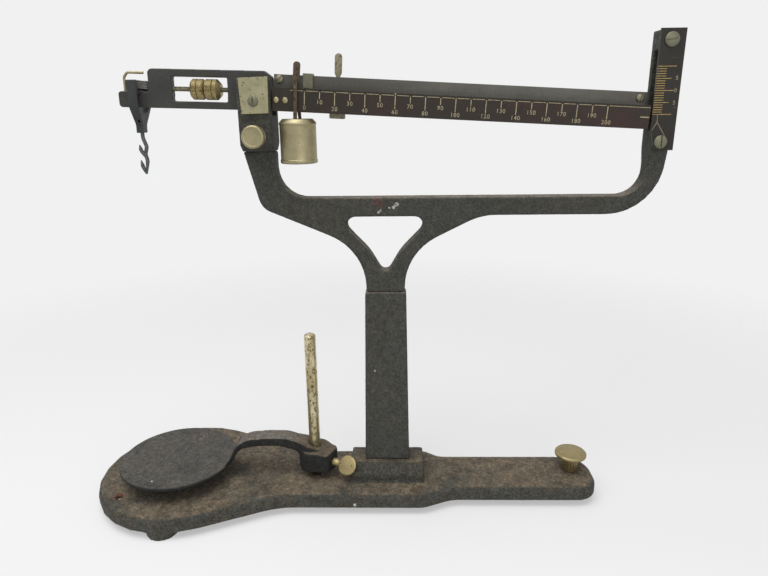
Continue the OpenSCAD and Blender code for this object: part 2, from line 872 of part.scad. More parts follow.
// Grooved seat across the hanger's cheeks, with the vee that rests on the knife edge
module hanger_bearing() {
    color("#8a8a84") on_hanger()
        upright(hanger_t - hanger_y, hanger_y - hanger_t)
            polygon([
                [-2.8, 3.6], [-2.8, -1.3], [-2.4, -1.3], [0, 0.03], [2.4, -1.3], [2.8, -1.3],
                [2.8, -0.6], [2.4, -0.3], [2.8, 0], [2.8, 1], [2.4, 1.3], [2.8, 1.6],
                [2.8, 2.4], [2.4, 2.7], [2.8, 3], [2.8, 3.6]
            ]);
}

// Bent wire in the tongue that reaches over the hanger and keeps it on the knife edge
module keeper_wire() {
    color("#a39f87") on_beam()
        wire(bent([
            [keeper_x, 0, -5.8], [keeper_x, 0, 0.3], [keeper_x - 0.3, 0, 6.4], [-81.4, 0, 9.2],
            [-71.4, 0, 9.4]
        ], 0.9), keeper_r);
}

// Double hook of bent wire, turning in the hanger's block
module hook() {
    color("#4b4c4f") on_hanger() translate([hook_x, 0, 0]) {
        wire(bent([
            [0, 0, -22], [0, 0, -31], [1.8, 0, -36.4], [0.5, 0, -41], [1.3, 0, -45.4], [-0.2, 0, -53.2]
        ], 0.8), hook_r);
        wire([[-3.1, 0, -45.4], [-2.2, 0, -48.9], [-0.3, 0, -53.1]], hook_r);
        wire([[-2.9, 0, -35.7], [-2.1, 0, -38.8], [0.7, 0, -43]], hook_r);
    }
}

// Pin that rests on the front beam's edge and carries the large poise
module poise_pin() {
    color("#77787a") on_poise()
        pin_y(0, 0, pin_r, -11.3, -4.4);
}

// Stirrup of the large poise: two straps that hang on the pin, and a tab to hold
module poise_stirrup() {
    low = poise_top - 2;
    color("#6b5f50") on_poise() difference() {
        union() {
            upright(-11.2, -9.8) {
                polygon([[-2.2, low], [0, low], [1.5, 3], [1.5, 7], [-1.1, 7], [-1.1, -3]]);
                polygon(outline([
                    [0.2, 4, 0.4], [2.9, 4, 0.4], [4, 14.4, 1.8], [-0.2, 14.4, 1.8], [-1.1, 4, 0.4]
                ], 0, 6));
            }
            upright(-5.8, -4.6)
                polygon([[0.4, low], [2.2, low], [1.2, 3], [-1.2, 3], [-1.1, -3]]);
            box([-1.1, 1.3], [-11, -4.6], [1.4, 2.8]);
        }
        pin_y(0, 0, pin_r + fit, -12, -4);
    }
}

// Large poise: a turned weight with straps let into its top and a cavity below
module poise_weight() {
    r = poise_d / 2;
    low = poise_top - poise_h;
    color("#9b9470") on_poise() difference() {
        translate([0, poise_y, 0])
            rotate_extrude()
                polygon([
                    [6, low], [r - 0.5, low], [r, low + 0.5], [r, low + 2.2], [r - 0.3, low + 2.5],
                    [r - 0.3, poise_top - 3.6], [r, poise_top - 3.2], [r - 2.2, poise_top],
                    [0, poise_top], [0, low + 9], [6, low + 9]
                ]);
        box([-2.3, 0.25], [-11.2, -9.8], [poise_top - 2, poise_top + 1]);
        box([0.15, 2.4], [-5.8, -4.6], [poise_top - 2, poise_top + 1]);
    }
}

// Threaded plug that closes the cavity of the large poise
module poise_plug() {
    low = poise_top - poise_h;
    color("#8b7d52") on_poise() translate([0, poise_y, low + 0.4]) difference() {
        cylinder(r = 5.95, h = 4);
        box([-7, 7], [-0.6, 0.6], [-1, 1.2]);
    }
}

// Small rider, a saddle over the top bar
module rider() {
    color("#868a72") on_beam() translate([rider_x, 0, 0]) difference() {
        box([-3.1, 3.1], [top_y[0] - 1.6, top_y[1] + 1.6], [4.7, 13.5]);
        box([-4, 4], [top_y[0] - 0.1, top_y[1] + 0.1], [4, top_z[1] + 0.1]);
    }
}

// Rear poise: a saddle block on the rear beam with a paddle to push it by
module rear_poise() {
    color("#7a7660") on_beam() translate([rear_poise_x, 0, 0]) {
        difference() {
            box([-4.8, 4.8], [4.4, 12.5], [-12.5, 6.8]);
            box([-6, 6], [rear_y[0] - gap, rear_y[1] + gap], [-13, plate_z[1] + 0.2]);
        }
        upright(6.3, 7.8)
            polygon(outline([
                [-1.3, 6, 0.3], [1.3, 6, 0.3], [1.3, 13, 2], [2.3, 15, 2], [2.3, 26.7, 2.2],
                [-2.3, 26.7, 2.2], [-2.3, 15, 2], [-1.3, 13, 2]
            ], 0, 5));
    }
}

// Plate with the zero mark, on the front of the right arm
module reading_plate() {
    color("#2c2b2a") on_stand() difference() {
        upright(-9.6, -8)
            polygon([
                [166, 248.8], [plate_right, 248.6], [plate_right, arm_top], [162.7, arm_top], [162.7, 263]
            ]);
        for (z = [312.2, 253.7])
            pin_y(plate_screw_x, z, 1.8, -12, -6);
    }
}

// Slotted screws of the reading plate
module plate_screws() {
    color("#6f6b5e") on_stand() {
        translate([plate_screw_x, -11.4, 312.2])
            slotted_screw(4.3, 1.8, 1.7, 8, 80);
        translate([plate_screw_x, -11.4, 253.7])
            slotted_screw(4, 1.8, 1.7, 8, 0);
    }
}

base();
column();
column_bolt();
yoke();
yoke_pin();
levelling_screw();
levelling_foot();
rod();
platform();
platform_screw();
fulcrum_fork();
fork_screw();
pivot_bearings();
bearing_covers();
cover_screws();
pivot_knife();
beam_casting();
balance_rod();
balance_nut_outer();
balance_nut_inner();
front_beam();
scale_strip();
top_bar();
rear_beam();
end_block();
beam_rivets();
beam_screws();
hanger_knife();
hanger();
hanger_bearing();
keeper_wire();
hook();
poise_pin();
poise_stirrup();
poise_weight();
poise_plug();
rider();
rear_poise();
reading_plate();
plate_screws();
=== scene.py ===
"""Studio picture of an old cast-iron beam balance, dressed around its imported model."""

import json
import math

import bmesh
import bpy
from mathutils import Matrix, Vector, noise


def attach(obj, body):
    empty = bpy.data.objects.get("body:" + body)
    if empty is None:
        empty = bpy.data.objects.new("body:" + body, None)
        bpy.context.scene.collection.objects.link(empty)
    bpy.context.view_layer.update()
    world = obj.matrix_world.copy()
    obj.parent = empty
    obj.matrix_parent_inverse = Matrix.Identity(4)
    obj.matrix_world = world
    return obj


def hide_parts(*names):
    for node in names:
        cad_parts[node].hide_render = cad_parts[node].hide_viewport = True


bl_info = {
    "name": "Beam balance",
    "version": (1, 0, 0),
    "blender": (4, 5, 0),
    "location": "View3D > Sidebar > Balance",
    "description": "Builds the visible pieces of a cast-iron beam balance and its studio",
    "category": "Object",
}

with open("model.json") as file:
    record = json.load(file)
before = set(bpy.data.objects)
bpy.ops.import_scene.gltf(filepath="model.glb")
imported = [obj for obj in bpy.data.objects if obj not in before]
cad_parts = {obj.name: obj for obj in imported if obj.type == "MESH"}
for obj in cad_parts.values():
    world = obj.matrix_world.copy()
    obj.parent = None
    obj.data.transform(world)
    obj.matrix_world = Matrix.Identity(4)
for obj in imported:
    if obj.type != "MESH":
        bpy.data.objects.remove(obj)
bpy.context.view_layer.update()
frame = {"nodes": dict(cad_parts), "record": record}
BODY_OF = {
    node: body
    for body, nodes in frame["record"]["behaviour"]["bodies"].items()
    for node in nodes
}

MM = 0.001

# Places of the solids that the pieces share, in millimetres
COLUMN_X = 18.15
LINE_Y = -4.0
ROD_X = -35.35
FORK_X = -78.8
PIVOT = Vector((COLUMN_X - 78.0, LINE_Y, 284.5))
FRONT_Y = -9.0
STRIP_Y = FRONT_Y - 0.4
PLATE_Y = -9.6
NUT_Z = 2.1
RIVET_Z = -2.9

# How far the beam hangs at rest, and how far its casting stands off the line of the beams
DROOP = math.radians(3.3)
CASTING_TURN = math.radians(-1.4)


def shift(x, y, z):
    return Matrix.Translation((x, y, z))


FACING_READER = Matrix.Rotation(math.radians(90), 4, "X")
FACING_REAR = Matrix.Rotation(math.radians(-90), 4, "X")
LYING_RIGHT = Matrix.Rotation(math.radians(90), 4, "Y")
ON_STAND = shift(COLUMN_X, LINE_Y, 0)
ON_BEAM = Matrix.Translation(PIVOT) @ Matrix.Rotation(DROOP, 4, "Y")
ON_CASTING = ON_BEAM @ Matrix.Rotation(CASTING_TURN, 4, "Y")
ON_LEVELLING = shift(153.75, LINE_Y + 3, 0)


def on_beam_point(x, z):
    """A point of the beam, level about its knife edge, brought to where it is at rest."""
    return ON_BEAM @ Vector((x, 0, z))


# The hanger's edge and the notch that the large poise hangs in
ON_HANGER = Matrix.Translation(on_beam_point(-75.3, 1.0))
ON_POISE = Matrix.Translation(on_beam_point(24.5, 5.13))


def srgb(red, green, blue):
    """A colour of a picture, 0 to 255, as the linear colour that a shader takes."""
    return tuple(
        c / 12.92 if c <= 0.04045 else ((c + 0.055) / 1.055) ** 2.4
        for c in (red / 255, green / 255, blue / 255)
    )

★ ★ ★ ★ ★

Exercise description
Repeat exactly the lines from the one that contains "imported = [obj" through the one that contains "RIVET_Z = -2.9", and only those.

Answer to this problem
imported = [obj for obj in bpy.data.objects if obj not in before]
cad_parts = {obj.name: obj for obj in imported if obj.type == "MESH"}
for obj in cad_parts.values():
    world = obj.matrix_world.copy()
    obj.parent = None
    obj.data.transform(world)
    obj.matrix_world = Matrix.Identity(4)
for obj in imported:
    if obj.type != "MESH":
        bpy.data.objects.remove(obj)
bpy.context.view_layer.update()
frame = {"nodes": dict(cad_parts), "record": record}
BODY_OF = {
    node: body
    for body, nodes in frame["record"]["behaviour"]["bodies"].items()
    for node in nodes
}

MM = 0.001

# Places of the solids that the pieces share, in millimetres
COLUMN_X = 18.15
LINE_Y = -4.0
ROD_X = -35.35
FORK_X = -78.8
PIVOT = Vector((COLUMN_X - 78.0, LINE_Y, 284.5))
FRONT_Y = -9.0
STRIP_Y = FRONT_Y - 0.4
PLATE_Y = -9.6
NUT_Z = 2.1
RIVET_Z = -2.9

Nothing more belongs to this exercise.